Wednesday, October 12, 2005

Definition of Marriage Should Not Be Voted On

It just hit us again today, when we got the email alert from the Massachusetts Family Institute. (They are behind the new effort to get a marriage amendment on the ballot.) All along their cry has been, "Let the People Vote!" Their email states:

"A radical societal change such as expanding the definition of marriage is not something to be taken lightly and most definitely not something that should be decided by four unelected judges. The people of Massachusetts deserve the right to vote on marriage."

But we must confess, we never joined that chant, "Let the People Vote." Because the definition of "marriage" is NOT something that should ever be voted on.

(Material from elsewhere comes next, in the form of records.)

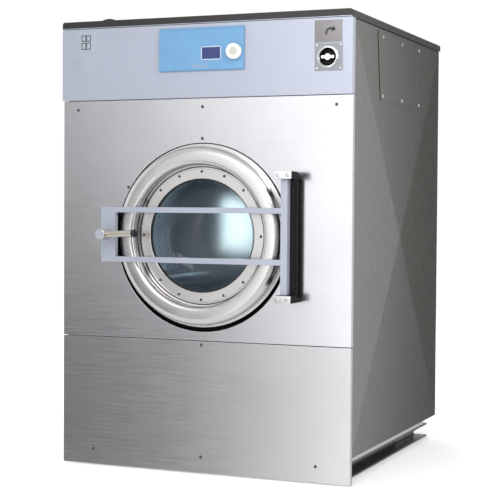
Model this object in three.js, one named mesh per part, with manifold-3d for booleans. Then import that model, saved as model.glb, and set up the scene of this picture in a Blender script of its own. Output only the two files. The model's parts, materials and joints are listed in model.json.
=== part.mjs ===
// Commercial front-loading washer-extractor with a clamped bowl door.
// Millimetres, +Z up. While it is built, the face of the middle front panel is y = 0, the rear is +y and
// x = 0 is the middle of the machine; the finished group is shifted so that the origin is the middle of
// its footprint on the floor.
import * as THREE from 'three';
import { mergeVertices } from 'three/addons/utils/BufferGeometryUtils.js';
import Module from 'manifold-3d';

const wasm = await Module();
wasm.setup();

// ---- Driving dimensions ---------------------------------------------------------------------------
const WIDTH = 1020;
const HALF = WIDTH / 2;
const DEPTH = 1029;
const SIDE_BOTTOM = 85;
const PANEL_SPLIT = 433.5;
const UPPER_BOTTOM = 1217.5;
const COVER_BOTTOM = 1454.5;
const COVER_TOP = 1479;
const UPPER_PROUD = 12;
const SHEET = 2;
const SEAM = 1;
const GAP = 0.4;

const FLANGE_DEPTH = 18;
const SIDE_OUT = HALF - 6;
const SIDE_SHEET = 1.5;
const CREASE_HEIGHT = 4;

const DOOR_Z = 774;
const OPENING_Z = 768;
const OPENING_R = 305;
const RING_R = 288;
const RING_FRONT = 42;

const HINGE_X = 321.3;
const HINGE_OUT = 30;
const COLUMN_R = 20;
const PIN_R = 8;
const BLOCK_WIDTH = 54.5;
const BLOCK_LEFT = 287;
const BLOCK_OUT = 86;
const BLOCK_HEIGHT = 23.5;
const LOWER_BLOCK_Z = 570.3;
const UPPER_BLOCK_Z = 955;

const ARM_FRONT = 75;
const ARM_BACK = 57;
const ARM_TOP = 865;
const ARM_BOTTOM = 687;
const ARM_BAR = 17.5;

const LEVER_X = -301;
const LEVER_Z = 776;
const LEVER_FRONT = 133;
const HUB_R = 18;
const LEVER_R = 10.5;
const LEVER_TILT = THREE.MathUtils.degToRad(2.4);

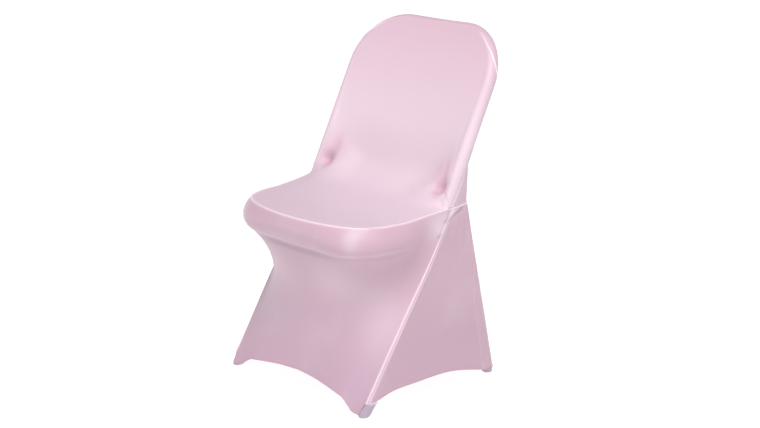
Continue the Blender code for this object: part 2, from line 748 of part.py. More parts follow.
def finish(name, mesh, material):
    """Move a piece to the cover's own origin and make its object."""
    origin = hoop(HOOP_HALF)[0] + (RAIL_R - CLOTH) * Z_AXIS
    for vertex in mesh.verts:
        vertex.co = np.array(vertex.co) - origin
    data = bpy.data.meshes.new(name)
    mesh.to_mesh(data)
    mesh.free()
    data.shade_smooth()
    data.set_sharp_from_angle(angle=SHARP_ANGLE)
    data.materials.append(material)
    piece = bpy.data.objects.new(name, data)
    bpy.context.scene.collection.objects.link(piece)
    return piece


def cloth_material(name, colour):
    material = bpy.data.materials.new(name)
    material.use_nodes = True
    shader = material.node_tree.nodes["Principled BSDF"]
    shader.inputs["Base Color"].default_value = colour
    shader.inputs["Roughness"].default_value = ROUGHNESS
    shader.inputs["Metallic"].default_value = 0.0
    return material


def main():
    for item in list(bpy.data.objects):
        bpy.data.objects.remove(item, do_unlink=True)
    seam = seams()
    lines = frame_lines()
    nets, edges = seat_and_back(seam, lines)
    sheet("seat_and_inside_back", nets, edges, True, cloth_material("seat_cloth", PINK))
    nets, edges = outside_back(seam, lines)
    sheet("outside_back", nets, edges, False, cloth_material("back_cloth", PINK))
    nets, edges = front_skirt(seam, lines)
    sheet("front_skirt", nets, edges, True, cloth_material("skirt_cloth", PINK))
    nets, edges = side_gore(seam, lines)
    sheet("side_gore_right", nets, edges, True, cloth_material("right_gore_cloth", PINK))
    nets = [net * MIRROR for net in nets]
    edges = [mirrored(edge) for edge in edges]
    sheet("side_gore_left", nets, edges, False, cloth_material("left_gore_cloth", PINK))
    for word, side in (("right", 1), ("left", -1)):
        slope = BEND_Y / BEND_Z
        pocket("foot_pocket_front_" + word, leg_y(0.0), slope, FRONT_POCKET_RIM, side,
               cloth_material("front_pocket_" + word, POCKET_GREY))
        pocket("foot_pocket_rear_" + word, REAR_FOOT_Y, REAR_SLOPE, REAR_POCKET_RIM, side,
               cloth_material("rear_pocket_" + word, POCKET_GREY))


main()
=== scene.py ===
"""The looks of a stretch chair cover: nine pieces of blush pink knit over a folding chair.

The sheets are the frame's own tensioned nets, made finer, with the seams, hems and creases
of the cloth worked into them. Shapes are worked out with the floor at z = 0 and the front
feet at y = 0, and moved to the frame's origin at the end.
"""

import math

import bpy
import bmesh
import numpy as np
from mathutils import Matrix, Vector


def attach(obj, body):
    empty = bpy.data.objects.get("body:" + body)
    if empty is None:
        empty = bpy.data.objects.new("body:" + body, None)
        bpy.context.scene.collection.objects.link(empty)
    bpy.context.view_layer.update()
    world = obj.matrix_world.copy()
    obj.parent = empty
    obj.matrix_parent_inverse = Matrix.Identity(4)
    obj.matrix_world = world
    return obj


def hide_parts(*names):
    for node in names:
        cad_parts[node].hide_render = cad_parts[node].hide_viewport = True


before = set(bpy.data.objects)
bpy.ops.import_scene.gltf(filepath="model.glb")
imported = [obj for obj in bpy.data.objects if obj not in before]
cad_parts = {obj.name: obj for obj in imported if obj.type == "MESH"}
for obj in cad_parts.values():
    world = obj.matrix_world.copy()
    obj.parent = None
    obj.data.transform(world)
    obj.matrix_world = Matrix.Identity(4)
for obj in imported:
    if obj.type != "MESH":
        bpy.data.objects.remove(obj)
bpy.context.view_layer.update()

# Driving sizes of the frame that the cloth wraps
FOOT_X = 0.2126
BEND_X = 0.2090
BEND_Y = 0.1896
BEND_Z = 0.3026
BEND_SOFTNESS = 0.02
BACK_LEAN = math.radians(26.8)
BACK_LENGTH = 0.5188
BACK_CORNER_R = 0.1242
BACK_BOW = 0.0171
REAR_FOOT_Y = 0.3813
REAR_SLOPE = -0.2345
RAIL_R = 0.0145
LEG_AXIS_TOP = 0.40
HOOP_AXIS_START = 0.13
REAR_AXIS_TOP = 0.405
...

It's not just that we distrust the people in Massachusetts, who've been more subject than the rest of the nation to an incredible barrage of powerful propaganda for the past decade or so. (We're not PC on anything else, why should we be on this?)

But we will not be bullied by the MassEquality queer activists into this corner. Calling for a vote means you've capitulated to some extent. Certain societal norms, religious truths, age-old traditions, and definitional standards should be beyond debate, and not put up to a vote.

What will we vote on next? The definition of "parent"? (Actually, we're in conflict over that one too: That's what David Parker v. Lexington Schools is all about.)

The answer is not to call for a vote to define "marriage", but to fight the tyranny of the judges who helped the queer activists push us into this corner.